Steve Nakasato, principal of Mililani Ike Elementary School, said parents are trying to understand the shift to standards-based grading from the old averaging and bell-curve system, but their questions are more specific to their child than the actual system.
One of the problems schools will have to address is standardizing the evaluation of student work across the board. Even now the pilot schools aren't all following the same grading procedure, Nakasato said. Grading guidelines must be clear about identifying what "exceeding" means, he said.
During this pilot period, Nakasato said, there will be inconsistencies in grading even within a school, but once the card is fine-tuned and the grading standards formalized, the information to parents will be more meaningful.
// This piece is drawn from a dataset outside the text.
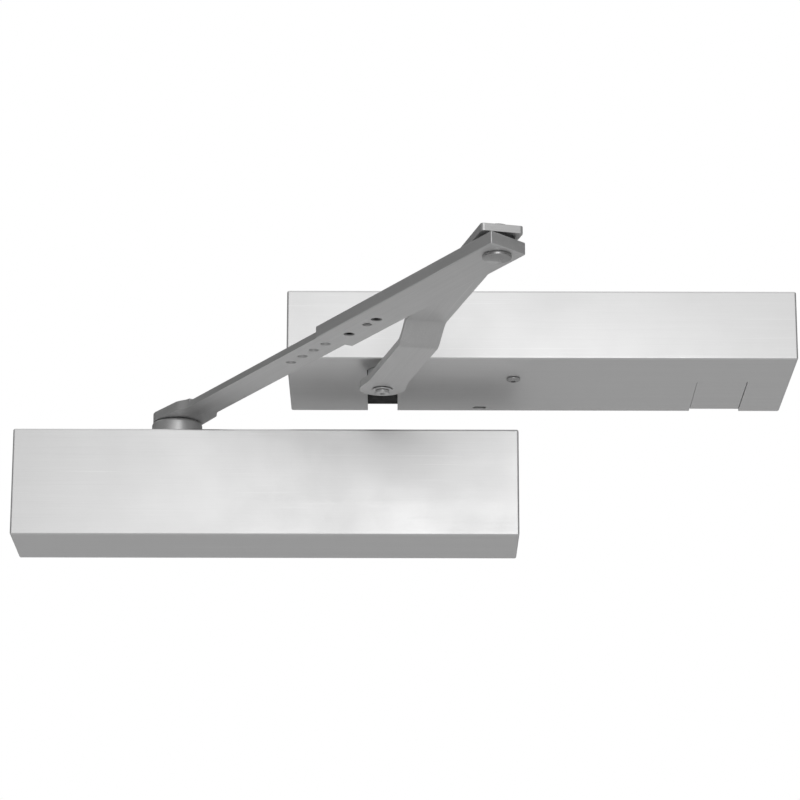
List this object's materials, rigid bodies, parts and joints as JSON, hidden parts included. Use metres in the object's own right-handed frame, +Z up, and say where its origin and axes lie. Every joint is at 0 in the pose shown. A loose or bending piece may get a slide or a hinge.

"The inconsistencies definitely outweigh the ambiguity of a single grade for a huge content area like mathematics and language arts," he said.
The new standards and cards also require changes in the classroom, placing an added burden on teachers.
At Maunawili, teachers are revamping courses to meet the standards and collaborating to ensure that lessons flow from one grade level to the next. On the same grade level teachers are developing evaluations that ensure consistency, said Ronnie Tiffany-Kinder, a sixth-grade math and language arts teacher.
"We don't just accumulate evidence," Tiffany-Kinder said. "We're assessing and giving them feedback all along based on whatever that standard is that we're teaching."
Under the old system, school work was graded and grades were averaged. Under the new system, students will be judged on their most recent work.
For Merrilyn Shinagawa, a sixth-grade science teacher, the new standards and report cards mean a new curriculum for her students. It was like starting from scratch, Shinagawa said.
"We now have to do electricity, magnets and magnetic fields," she said. "I didn't do that in the former curriculum."
Joan Riggs, mother of Christian and Tori, said she recognizes that the new system means added work for the teachers but it is better at assessing her children's progress. The old "D" or "C" letter grades didn't tell a parent where the child needs help, but the new cards do, Riggs said.